Md. tobacco farmers enjoy end to 3-year price slump

Southern farm belt gets $15.66 million


April 18, 2000|By Ted Shelsby | Ted Shelsby,SUN STAFF

For the first time in three years, Southern Maryland tobacco farmers received a higher price for their crop at auction, according to figures released yesterday by the state Agriculture Department.

The average price for leaf at the annual four-week auction was $1.66 a pound, up from $1.63 in 1999, but still well below the $1.91 tobacco companies paid in 1997.

This year's sale pumped $15.66 million into the agriculture economies of Anne Arundel, St. Mary's, Calvert, Charles and Prince George's counties.

"It was a pretty good market," said Earl "Buddy" Hance, a Calvert County tobacco grower and chairman of the Maryland Tobacco Authority, an industry group that regulates the local market.

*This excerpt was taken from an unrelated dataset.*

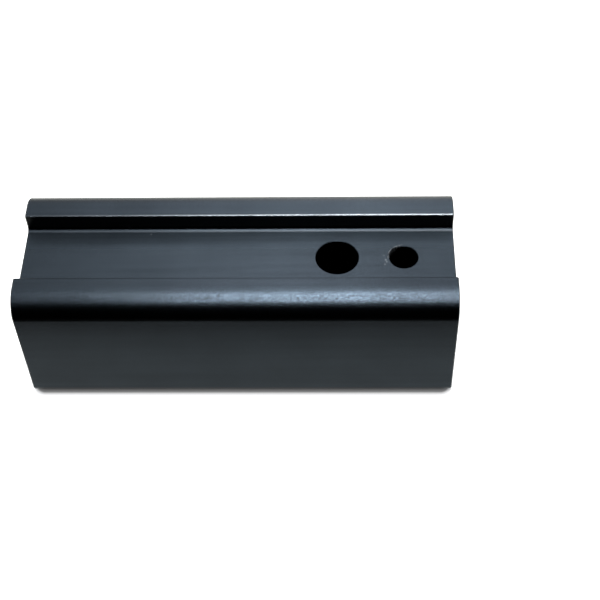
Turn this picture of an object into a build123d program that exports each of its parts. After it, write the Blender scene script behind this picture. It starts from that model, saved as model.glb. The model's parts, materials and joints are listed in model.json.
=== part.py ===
# Machined mounting block: one length of black anodised aluminium bar, with a channel milled
# along the whole of its top and two bolt holes drilled down through the channel's floor near
# one end. A rail or tube seats in the channel and is bolted down through the block.
#
# It is one piece, so there is one solid. Millimetres, +X along the bar towards the drilled end,
# +Y across it, +Z up. The origin is the middle of the underside.

import math
import os

from build123d import *

# The bar
length = 152.0
front_rib_width = 12.3  # the bar's metal in front of the channel
rear_rib_width = 13.7  # the bar's metal behind the channel
floor_thickness = 43.8  # the bar's metal under the channel
crown_radius = 8.5  # on the two long top edges
foot_radius = 3.0  # on the two long bottom edges
end_break = 0.3  # small chamfer all round both faced ends

# The channel along the top
channel_width = 28.0
channel_depth = 7.2
root_radius = 1.5  # where the channel's walls meet its floor
lip_radius = 0.3  # where the channel's walls meet the tops of the ribs

# The two holes, drilled on the bar's own centre line and placed from the bar's drilled end
large_hole_diameter = 15.0
large_hole_from_end = 41.2
small_hole_diameter = 10.0
small_hole_from_end = 17.9
mouth_break = 0.2  # small chamfer at both mouths of each hole

# The bruise that a screw's tip has left on the rim of the small hole, in the channel's floor
bruise_ball_radius = 3.9
bruise_off_axis = 1.7  # from the hole's axis to the middle of the ball
bruise_above_floor = 1.0  # from the channel's floor up to the middle of the ball
bruise_bearing = 141.0  # degrees round the hole, from +X towards +Y

width = front_rib_width + channel_width + rear_rib_width
height = floor_thickness + channel_depth
channel_y = (front_rib_width - rear_rib_width) / 2  # the channel's centre line
drilled_end = length / 2
large_hole_x = drilled_end - large_hole_from_end
small_hole_x = drilled_end - small_hole_from_end
bruise_x = small_hole_x + bruise_off_axis * math.cos(math.radians(bruise_bearing))
bruise_y = bruise_off_axis * math.sin(math.radians(bruise_bearing))
bruise_z = floor_thickness + bruise_above_floor

with BuildPart() as mounting_block:
    # The section across the bar: sketch X is the bar's Y, and sketch Y is the bar's Z
    with BuildSketch(Plane.YZ) as section:
        Rectangle(width, height, align=(Align.CENTER, Align.MIN))
        crown_corners = section.vertices().group_by(Axis.Y)[-1]
        fillet(crown_corners, crown_radius)
        foot_corners = section.vertices().group_by(Axis.Y)[0]
        fillet(foot_corners, foot_radius)
        with Locations((channel_y, height)):
            Rectangle(
                channel_width,
                channel_depth,
                align=(Align.CENTER, Align.MAX),
                mode=Mode.SUBTRACT,
            )
        half_reach = channel_width / 2 + lip_radius
        at_walls = (Axis.X, channel_y - half_reach, channel_y + half_reach)
        root_corners = section.vertices().filter_by_position(*at_walls).group_by(Axis.Y)[0]
        fillet(root_corners, root_radius)
        lip_corners = section.vertices().filter_by_position(*at_walls).group_by(Axis.Y)[-1]
        fillet(lip_corners, lip_radius)
    extrude(amount=length / 2, both=True)

    # Both ends are sawn, faced and lightly chamfered all round the section
    end_faces = mounting_block.faces().filter_by(Axis.X)
    chamfer(end_faces.edges(), end_break)

    # Both holes go straight down from the channel's floor to the underside
    with Locations((large_hole_x, 0, floor_thickness)):
        Hole(large_hole_diameter / 2)
    with Locations((small_hole_x, 0, floor_thickness)):
        Hole(small_hole_diameter / 2)
    mouths = mounting_block.edges().filter_by(GeomType.CIRCLE).filter_by(Plane.XY)
    chamfer(mouths, mouth_break)

    # The bruise on the small hole's rim
    with Locations((bruise_x, bruise_y, bruise_z)):
        Sphere(bruise_ball_radius, mode=Mode.SUBTRACT)

os.makedirs("parts", exist_ok=True)
mounting_block.part.label = "mounting_block"
export_step(mounting_block.part, "parts/mounting_block.step")
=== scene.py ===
import json
import math

import bmesh
import bpy
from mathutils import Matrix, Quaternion, Vector


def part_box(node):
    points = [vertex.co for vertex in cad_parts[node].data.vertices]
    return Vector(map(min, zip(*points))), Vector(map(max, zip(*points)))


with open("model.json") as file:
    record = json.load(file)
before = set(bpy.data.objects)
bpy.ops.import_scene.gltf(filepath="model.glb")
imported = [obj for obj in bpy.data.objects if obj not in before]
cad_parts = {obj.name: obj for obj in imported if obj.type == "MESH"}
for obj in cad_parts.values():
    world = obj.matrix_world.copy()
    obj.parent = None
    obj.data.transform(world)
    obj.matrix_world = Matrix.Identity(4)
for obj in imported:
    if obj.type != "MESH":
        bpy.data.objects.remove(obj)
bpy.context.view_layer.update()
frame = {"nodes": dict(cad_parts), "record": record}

# ---------------------------------------------------------------------------------------------
# The block. It is one length of aluminium bar, milled and drilled, then blasted with fine glass
# bead and black anodised. The blasting leaves a satin skin of tiny dimples, and the dye leaves
# the oxide blue-black, with faint streaks along the bar where it was handled and stacked.

block = frame["nodes"]["mounting_block"]
block_low, block_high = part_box("mounting_block")


def new_material(name):
    material = bpy.data.materials.new(name)
    material.use_nodes = True
    material.node_tree.nodes.clear()
    return material


def add_node(tree, kind, **values):
    node = tree.nodes.new(kind)
    for key, value in values.items():
        if hasattr(node, key):
            setattr(node, key, value)
        else:
            node.inputs[key].default_value = value
    return node


def math_node(tree, operation, first, second):
    node = add_node(tree, "ShaderNodeMath", operation=operation)
    for socket, value in zip(node.inputs, (first, second)):
        if isinstance(value, (int, float)):
            socket.default_value = value
        else:
            tree.links.new(value, socket)
    return node.outputs["Value"]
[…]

"Prices tailed off near the end," he said, "but that was because most of the better tobacco had already been sold."

"Many farmers were pleasantly surprised," said David L. Conrad, a University of Maryland tobacco extension specialist. "The market turned out better than most expected."

The average price dropped steadily from $1.77 a pound during the opening week of this year's sale to $1.34 by the close last week.

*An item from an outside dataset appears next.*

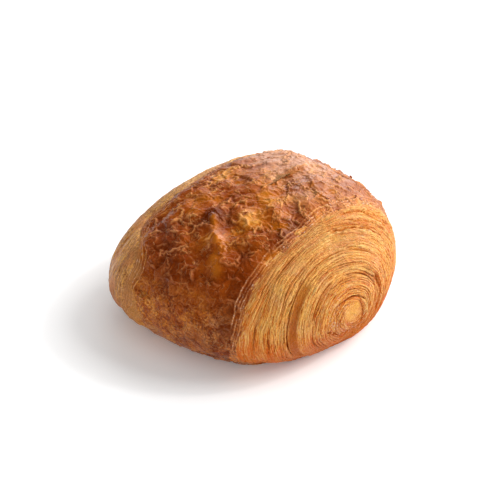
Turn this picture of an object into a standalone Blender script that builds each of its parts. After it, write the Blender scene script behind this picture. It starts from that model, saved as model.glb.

When the annual sale began March 21, Conrad said that many growers were nervous. They knew that tobacco was bringing lower prices at auctions in other parts of the country.

Conrad said that 37 percent of the Burley-type leaf grown in Kentucky, Tennessee, southern Virginia and western North Carolina didn't sell and was turned over to the federal government's Commodity Credit Corp.

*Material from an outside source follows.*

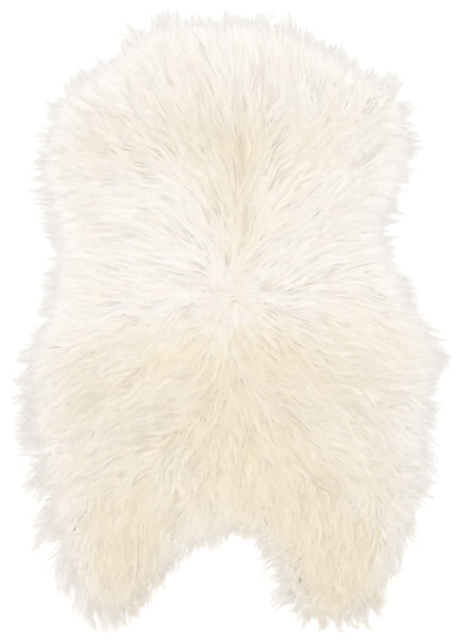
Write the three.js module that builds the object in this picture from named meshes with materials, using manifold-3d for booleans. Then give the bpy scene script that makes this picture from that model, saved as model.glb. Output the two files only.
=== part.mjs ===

He attributed the strength of Maryland's market to strong export demand and better than anticipated interest from domestic tobacco companies.

Conrad said that nearly half of the Type 32 tobacco grown here was purchased by foreign cigarette companies. He said Switzerland, Germany and Italy accounted for the bulk of the export sales.

Most of the better quality leaf goes to the export market, which pays the highest prices.

The highest price paid this year was $2 a pound for a small amount of top-quality leaf. Most of the better grades brought $1.90 or $1.80.

Conrad said the encouraging part of this year's sale, which ended Thursday, was the demand for the middle grades of leaf by the domestic tobacco companies.

"During the last week of the auction, I saw Philip Morris paying $1.50 a pound," Conrad said.

While tobacco is no longer referred to as the economy of Southern Maryland, it is still by far the region's most important crop.

Leaf is grown on only about 5 percent of the region's farmland, but it accounts for nearly two-thirds of the value of all commodities grown in the region.

"The profit is not in tobacco the way it used to be," Hance said, "but it is still better than anything else we can grow."

Turning to another aspect of tobacco economics, Hance said a move in the General Assembly to reduce the amount of money to be paid to farmers from the government's master settlement with domestic tobacco companies was defeated.

Growers had been promised $9 million from the settlement the first year to help them switch to other crops or to pay a buyout if they quit growing tobacco,

The bill that was defeated would have cut that amount to $5.8 million.

Hance said farmers are scheduled to register in September or October for the state buyout or crop transition payments.

In a separate agreement with the tobacco companies, Hance said, growers are to receive 10 cents a pound in direct payment this year from the tobacco companies to help offset lower tobacco prices due to the industry's settlement with the government.